[3D code data]
========================================

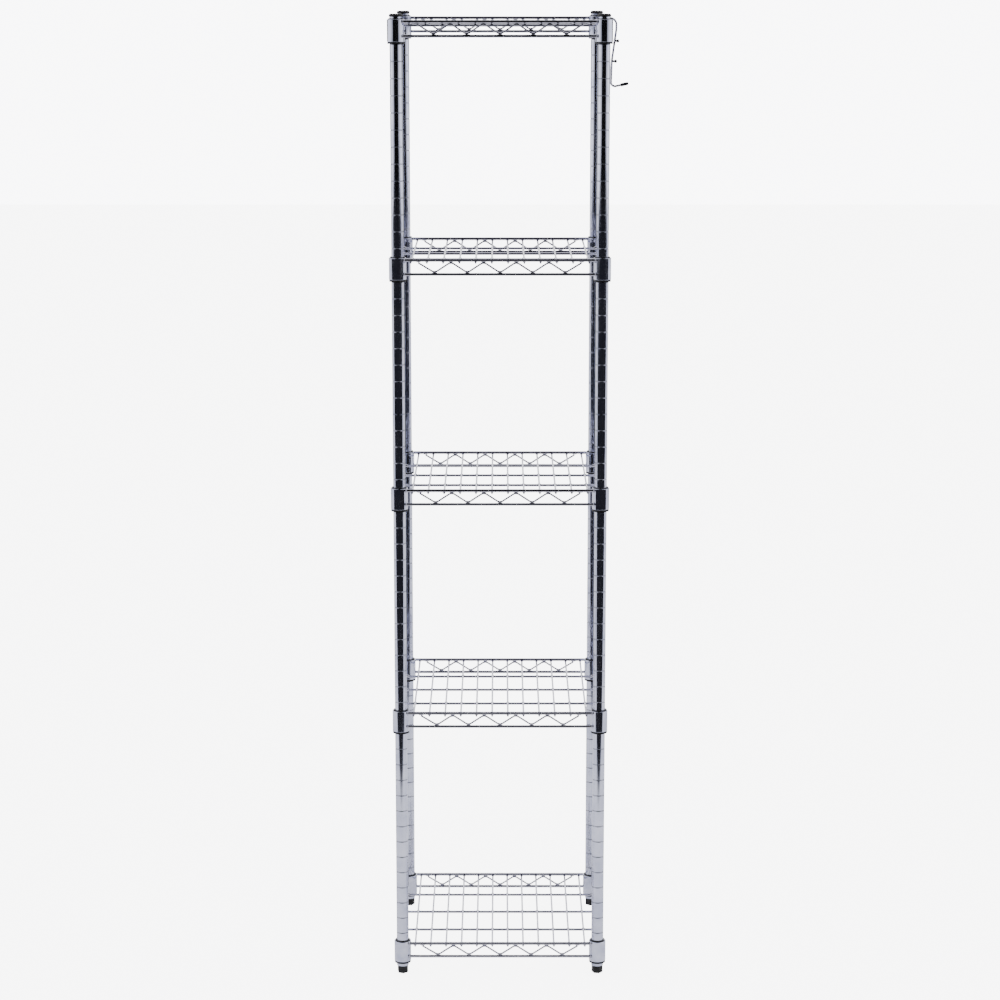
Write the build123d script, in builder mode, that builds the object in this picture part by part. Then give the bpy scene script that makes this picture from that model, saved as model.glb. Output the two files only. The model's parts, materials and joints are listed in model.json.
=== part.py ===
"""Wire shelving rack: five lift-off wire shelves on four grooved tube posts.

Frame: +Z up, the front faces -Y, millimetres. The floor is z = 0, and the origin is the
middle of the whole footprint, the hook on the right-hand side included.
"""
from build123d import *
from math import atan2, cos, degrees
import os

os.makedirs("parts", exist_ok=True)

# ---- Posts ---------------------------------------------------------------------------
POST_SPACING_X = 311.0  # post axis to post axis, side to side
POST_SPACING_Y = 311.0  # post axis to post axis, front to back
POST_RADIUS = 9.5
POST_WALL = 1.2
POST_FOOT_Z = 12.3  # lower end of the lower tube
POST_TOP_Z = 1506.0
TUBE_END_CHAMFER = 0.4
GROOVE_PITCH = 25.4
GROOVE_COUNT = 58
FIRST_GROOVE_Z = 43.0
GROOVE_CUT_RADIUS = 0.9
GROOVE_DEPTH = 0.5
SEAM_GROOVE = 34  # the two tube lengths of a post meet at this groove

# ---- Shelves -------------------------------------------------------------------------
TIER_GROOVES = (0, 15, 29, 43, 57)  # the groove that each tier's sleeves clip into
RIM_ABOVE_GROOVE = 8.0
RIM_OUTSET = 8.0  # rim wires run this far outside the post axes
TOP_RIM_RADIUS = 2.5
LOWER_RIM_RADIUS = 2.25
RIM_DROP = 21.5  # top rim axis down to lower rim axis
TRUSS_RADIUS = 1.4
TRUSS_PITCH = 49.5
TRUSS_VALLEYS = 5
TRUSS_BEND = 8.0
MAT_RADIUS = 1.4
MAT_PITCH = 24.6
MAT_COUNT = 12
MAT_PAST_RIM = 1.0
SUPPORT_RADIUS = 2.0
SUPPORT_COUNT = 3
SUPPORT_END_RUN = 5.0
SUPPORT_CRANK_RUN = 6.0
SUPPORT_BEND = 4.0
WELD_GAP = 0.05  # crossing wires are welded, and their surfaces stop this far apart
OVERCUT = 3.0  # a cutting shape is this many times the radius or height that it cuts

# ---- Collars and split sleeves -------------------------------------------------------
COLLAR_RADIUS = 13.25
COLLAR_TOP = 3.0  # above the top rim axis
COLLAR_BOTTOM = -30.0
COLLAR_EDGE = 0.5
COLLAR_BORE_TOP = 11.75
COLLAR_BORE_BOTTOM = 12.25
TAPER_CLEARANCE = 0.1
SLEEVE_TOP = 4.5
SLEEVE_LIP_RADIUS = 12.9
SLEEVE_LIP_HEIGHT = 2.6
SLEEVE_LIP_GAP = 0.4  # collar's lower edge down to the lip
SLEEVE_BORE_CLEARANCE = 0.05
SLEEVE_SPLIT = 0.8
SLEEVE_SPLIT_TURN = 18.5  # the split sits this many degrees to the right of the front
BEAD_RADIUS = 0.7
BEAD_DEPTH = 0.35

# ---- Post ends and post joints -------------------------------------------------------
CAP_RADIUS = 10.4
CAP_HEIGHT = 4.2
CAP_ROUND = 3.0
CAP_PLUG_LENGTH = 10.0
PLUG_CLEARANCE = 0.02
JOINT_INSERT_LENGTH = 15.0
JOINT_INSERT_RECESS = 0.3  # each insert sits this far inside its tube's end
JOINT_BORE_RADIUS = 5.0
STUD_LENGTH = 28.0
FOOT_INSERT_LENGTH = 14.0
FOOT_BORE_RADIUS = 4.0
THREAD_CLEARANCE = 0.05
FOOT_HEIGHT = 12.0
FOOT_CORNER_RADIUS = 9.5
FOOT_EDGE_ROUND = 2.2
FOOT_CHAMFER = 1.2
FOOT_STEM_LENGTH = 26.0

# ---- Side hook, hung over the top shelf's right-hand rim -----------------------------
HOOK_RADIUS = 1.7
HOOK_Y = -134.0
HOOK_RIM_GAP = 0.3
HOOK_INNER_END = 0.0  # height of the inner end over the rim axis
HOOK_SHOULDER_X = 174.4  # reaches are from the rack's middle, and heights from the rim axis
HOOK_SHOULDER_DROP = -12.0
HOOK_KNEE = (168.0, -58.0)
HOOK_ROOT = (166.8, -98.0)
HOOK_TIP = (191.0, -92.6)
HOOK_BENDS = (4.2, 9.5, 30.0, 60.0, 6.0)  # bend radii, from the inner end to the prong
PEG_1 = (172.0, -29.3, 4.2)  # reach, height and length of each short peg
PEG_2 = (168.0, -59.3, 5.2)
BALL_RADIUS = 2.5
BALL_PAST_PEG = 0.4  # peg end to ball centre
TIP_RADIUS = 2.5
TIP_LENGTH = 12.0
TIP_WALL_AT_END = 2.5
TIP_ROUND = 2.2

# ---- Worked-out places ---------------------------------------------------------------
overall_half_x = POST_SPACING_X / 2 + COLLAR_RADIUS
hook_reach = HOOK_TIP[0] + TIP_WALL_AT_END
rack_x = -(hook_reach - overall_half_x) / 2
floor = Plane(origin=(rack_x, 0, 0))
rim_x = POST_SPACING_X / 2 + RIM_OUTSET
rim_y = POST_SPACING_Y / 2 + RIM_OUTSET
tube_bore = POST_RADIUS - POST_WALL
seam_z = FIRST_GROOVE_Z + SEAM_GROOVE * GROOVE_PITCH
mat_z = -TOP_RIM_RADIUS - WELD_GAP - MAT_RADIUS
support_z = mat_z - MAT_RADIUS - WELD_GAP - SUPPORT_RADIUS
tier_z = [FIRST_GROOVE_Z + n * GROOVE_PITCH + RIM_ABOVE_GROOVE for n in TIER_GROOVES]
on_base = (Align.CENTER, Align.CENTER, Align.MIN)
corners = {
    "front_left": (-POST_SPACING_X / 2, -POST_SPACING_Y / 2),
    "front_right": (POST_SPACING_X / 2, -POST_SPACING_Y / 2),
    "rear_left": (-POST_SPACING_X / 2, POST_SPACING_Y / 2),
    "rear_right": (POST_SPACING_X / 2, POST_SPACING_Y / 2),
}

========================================

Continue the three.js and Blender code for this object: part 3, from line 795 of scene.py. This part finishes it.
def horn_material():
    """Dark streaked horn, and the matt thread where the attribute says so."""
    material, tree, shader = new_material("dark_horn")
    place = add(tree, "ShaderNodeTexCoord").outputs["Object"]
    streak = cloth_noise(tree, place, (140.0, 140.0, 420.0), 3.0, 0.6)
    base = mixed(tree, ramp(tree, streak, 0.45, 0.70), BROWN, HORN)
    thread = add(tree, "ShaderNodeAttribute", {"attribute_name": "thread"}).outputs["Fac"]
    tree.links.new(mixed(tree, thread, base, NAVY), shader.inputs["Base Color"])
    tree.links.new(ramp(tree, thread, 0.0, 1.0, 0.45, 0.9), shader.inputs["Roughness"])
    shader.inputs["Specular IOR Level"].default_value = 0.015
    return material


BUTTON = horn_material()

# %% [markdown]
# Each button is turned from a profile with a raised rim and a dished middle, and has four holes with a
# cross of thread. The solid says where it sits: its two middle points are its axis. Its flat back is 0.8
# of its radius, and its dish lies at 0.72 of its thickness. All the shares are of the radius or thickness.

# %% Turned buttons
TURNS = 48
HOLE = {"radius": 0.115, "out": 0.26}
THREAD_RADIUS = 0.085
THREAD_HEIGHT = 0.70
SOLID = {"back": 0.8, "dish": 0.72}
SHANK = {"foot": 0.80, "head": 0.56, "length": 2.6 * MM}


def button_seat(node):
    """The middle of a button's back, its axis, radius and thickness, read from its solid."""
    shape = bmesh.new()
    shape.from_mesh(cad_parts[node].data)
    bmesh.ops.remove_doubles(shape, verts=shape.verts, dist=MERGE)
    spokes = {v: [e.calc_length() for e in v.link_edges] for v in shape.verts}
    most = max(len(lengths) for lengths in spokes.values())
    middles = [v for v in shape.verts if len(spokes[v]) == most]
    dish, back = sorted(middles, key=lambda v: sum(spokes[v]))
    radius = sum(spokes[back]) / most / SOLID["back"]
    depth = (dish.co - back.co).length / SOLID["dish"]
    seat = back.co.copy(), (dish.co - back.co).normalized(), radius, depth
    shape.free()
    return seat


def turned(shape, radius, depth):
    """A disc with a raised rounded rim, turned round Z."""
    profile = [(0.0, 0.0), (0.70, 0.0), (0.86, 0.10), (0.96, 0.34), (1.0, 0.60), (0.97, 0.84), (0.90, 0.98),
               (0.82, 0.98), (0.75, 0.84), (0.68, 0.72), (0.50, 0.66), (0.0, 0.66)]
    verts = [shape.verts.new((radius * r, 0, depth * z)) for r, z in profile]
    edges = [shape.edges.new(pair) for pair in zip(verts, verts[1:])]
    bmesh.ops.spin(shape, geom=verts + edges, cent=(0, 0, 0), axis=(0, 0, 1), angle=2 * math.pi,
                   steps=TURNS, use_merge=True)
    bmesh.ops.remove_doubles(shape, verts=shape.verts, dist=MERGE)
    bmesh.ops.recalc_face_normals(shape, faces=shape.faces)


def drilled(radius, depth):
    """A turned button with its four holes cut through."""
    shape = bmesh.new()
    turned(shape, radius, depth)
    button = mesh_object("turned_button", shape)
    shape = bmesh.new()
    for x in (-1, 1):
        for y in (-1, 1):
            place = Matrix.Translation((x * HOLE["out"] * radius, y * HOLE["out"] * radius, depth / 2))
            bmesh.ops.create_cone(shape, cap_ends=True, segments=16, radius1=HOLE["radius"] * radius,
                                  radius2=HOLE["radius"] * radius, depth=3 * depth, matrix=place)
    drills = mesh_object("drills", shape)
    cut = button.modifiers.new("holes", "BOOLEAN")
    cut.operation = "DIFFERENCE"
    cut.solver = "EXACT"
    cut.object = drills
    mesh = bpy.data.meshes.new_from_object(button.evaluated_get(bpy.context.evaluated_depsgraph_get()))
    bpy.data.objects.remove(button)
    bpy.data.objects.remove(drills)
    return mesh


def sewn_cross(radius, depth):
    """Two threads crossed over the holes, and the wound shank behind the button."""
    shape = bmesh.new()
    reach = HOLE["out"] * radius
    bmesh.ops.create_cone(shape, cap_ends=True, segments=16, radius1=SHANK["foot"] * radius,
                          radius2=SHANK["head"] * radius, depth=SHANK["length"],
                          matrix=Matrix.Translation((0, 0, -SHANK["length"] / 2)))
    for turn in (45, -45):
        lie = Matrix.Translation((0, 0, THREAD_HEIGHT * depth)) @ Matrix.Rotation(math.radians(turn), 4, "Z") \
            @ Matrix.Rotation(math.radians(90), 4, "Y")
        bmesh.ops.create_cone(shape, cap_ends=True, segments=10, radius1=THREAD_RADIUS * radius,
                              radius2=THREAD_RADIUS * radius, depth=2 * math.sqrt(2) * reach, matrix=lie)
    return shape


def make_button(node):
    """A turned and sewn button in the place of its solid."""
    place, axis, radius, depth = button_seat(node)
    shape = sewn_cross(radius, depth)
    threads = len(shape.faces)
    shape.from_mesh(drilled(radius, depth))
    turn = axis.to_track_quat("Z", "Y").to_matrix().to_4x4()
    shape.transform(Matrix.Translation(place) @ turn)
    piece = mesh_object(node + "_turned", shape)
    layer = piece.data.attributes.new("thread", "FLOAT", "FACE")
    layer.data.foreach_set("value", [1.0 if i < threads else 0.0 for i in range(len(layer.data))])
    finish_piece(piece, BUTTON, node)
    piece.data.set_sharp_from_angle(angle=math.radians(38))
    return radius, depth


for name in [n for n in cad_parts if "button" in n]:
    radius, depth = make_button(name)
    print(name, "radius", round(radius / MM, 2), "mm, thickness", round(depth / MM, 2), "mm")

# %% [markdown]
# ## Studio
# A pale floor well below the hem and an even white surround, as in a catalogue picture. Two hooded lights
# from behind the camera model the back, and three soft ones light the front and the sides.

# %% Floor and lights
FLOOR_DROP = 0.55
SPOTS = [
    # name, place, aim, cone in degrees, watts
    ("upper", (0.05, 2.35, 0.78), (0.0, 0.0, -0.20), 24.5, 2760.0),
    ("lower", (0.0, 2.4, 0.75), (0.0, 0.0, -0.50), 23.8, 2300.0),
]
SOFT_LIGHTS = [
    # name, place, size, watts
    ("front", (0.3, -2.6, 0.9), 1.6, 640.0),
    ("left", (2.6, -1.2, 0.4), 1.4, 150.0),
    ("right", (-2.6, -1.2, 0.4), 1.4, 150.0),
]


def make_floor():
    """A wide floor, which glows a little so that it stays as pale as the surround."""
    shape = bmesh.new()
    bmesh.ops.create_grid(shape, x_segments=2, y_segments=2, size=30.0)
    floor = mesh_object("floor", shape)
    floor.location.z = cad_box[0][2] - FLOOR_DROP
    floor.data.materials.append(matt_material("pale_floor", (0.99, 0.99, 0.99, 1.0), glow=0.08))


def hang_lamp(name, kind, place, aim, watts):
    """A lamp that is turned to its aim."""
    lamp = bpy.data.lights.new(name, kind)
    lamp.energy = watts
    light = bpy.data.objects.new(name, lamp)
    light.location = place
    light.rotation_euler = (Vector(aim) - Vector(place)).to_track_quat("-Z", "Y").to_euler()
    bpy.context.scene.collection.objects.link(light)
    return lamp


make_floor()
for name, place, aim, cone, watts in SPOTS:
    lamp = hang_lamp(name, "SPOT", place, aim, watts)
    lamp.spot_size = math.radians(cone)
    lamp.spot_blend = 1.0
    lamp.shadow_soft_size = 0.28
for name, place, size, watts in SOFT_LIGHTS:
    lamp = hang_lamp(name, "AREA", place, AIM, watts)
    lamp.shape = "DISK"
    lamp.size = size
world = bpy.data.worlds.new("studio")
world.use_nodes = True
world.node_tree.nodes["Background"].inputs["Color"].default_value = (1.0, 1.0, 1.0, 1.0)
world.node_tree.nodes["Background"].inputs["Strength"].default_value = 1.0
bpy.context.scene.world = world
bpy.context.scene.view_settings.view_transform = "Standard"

========================================

● What the task asks
Return only the stretch of the material above from the line holding "Continue the three.js" through the line holding "return seat", copied exactly.

● Result for this exercise
Continue the three.js and Blender code for this object: part 3, from line 795 of scene.py. This part finishes it.
def horn_material():
    """Dark streaked horn, and the matt thread where the attribute says so."""
    material, tree, shader = new_material("dark_horn")
    place = add(tree, "ShaderNodeTexCoord").outputs["Object"]
    streak = cloth_noise(tree, place, (140.0, 140.0, 420.0), 3.0, 0.6)
    base = mixed(tree, ramp(tree, streak, 0.45, 0.70), BROWN, HORN)
    thread = add(tree, "ShaderNodeAttribute", {"attribute_name": "thread"}).outputs["Fac"]
    tree.links.new(mixed(tree, thread, base, NAVY), shader.inputs["Base Color"])
    tree.links.new(ramp(tree, thread, 0.0, 1.0, 0.45, 0.9), shader.inputs["Roughness"])
    shader.inputs["Specular IOR Level"].default_value = 0.015
    return material


BUTTON = horn_material()

# %% [markdown]
# Each button is turned from a profile with a raised rim and a dished middle, and has four holes with a
# cross of thread. The solid says where it sits: its two middle points are its axis. Its flat back is 0.8
# of its radius, and its dish lies at 0.72 of its thickness. All the shares are of the radius or thickness.

# %% Turned buttons
TURNS = 48
HOLE = {"radius": 0.115, "out": 0.26}
THREAD_RADIUS = 0.085
THREAD_HEIGHT = 0.70
SOLID = {"back": 0.8, "dish": 0.72}
SHANK = {"foot": 0.80, "head": 0.56, "length": 2.6 * MM}


def button_seat(node):
    """The middle of a button's back, its axis, radius and thickness, read from its solid."""
    shape = bmesh.new()
    shape.from_mesh(cad_parts[node].data)
    bmesh.ops.remove_doubles(shape, verts=shape.verts, dist=MERGE)
    spokes = {v: [e.calc_length() for e in v.link_edges] for v in shape.verts}
    most = max(len(lengths) for lengths in spokes.values())
    middles = [v for v in shape.verts if len(spokes[v]) == most]
    dish, back = sorted(middles, key=lambda v: sum(spokes[v]))
    radius = sum(spokes[back]) / most / SOLID["back"]
    depth = (dish.co - back.co).length / SOLID["dish"]
    seat = back.co.copy(), (dish.co - back.co).normalized(), radius, depth
    shape.free()
    return seat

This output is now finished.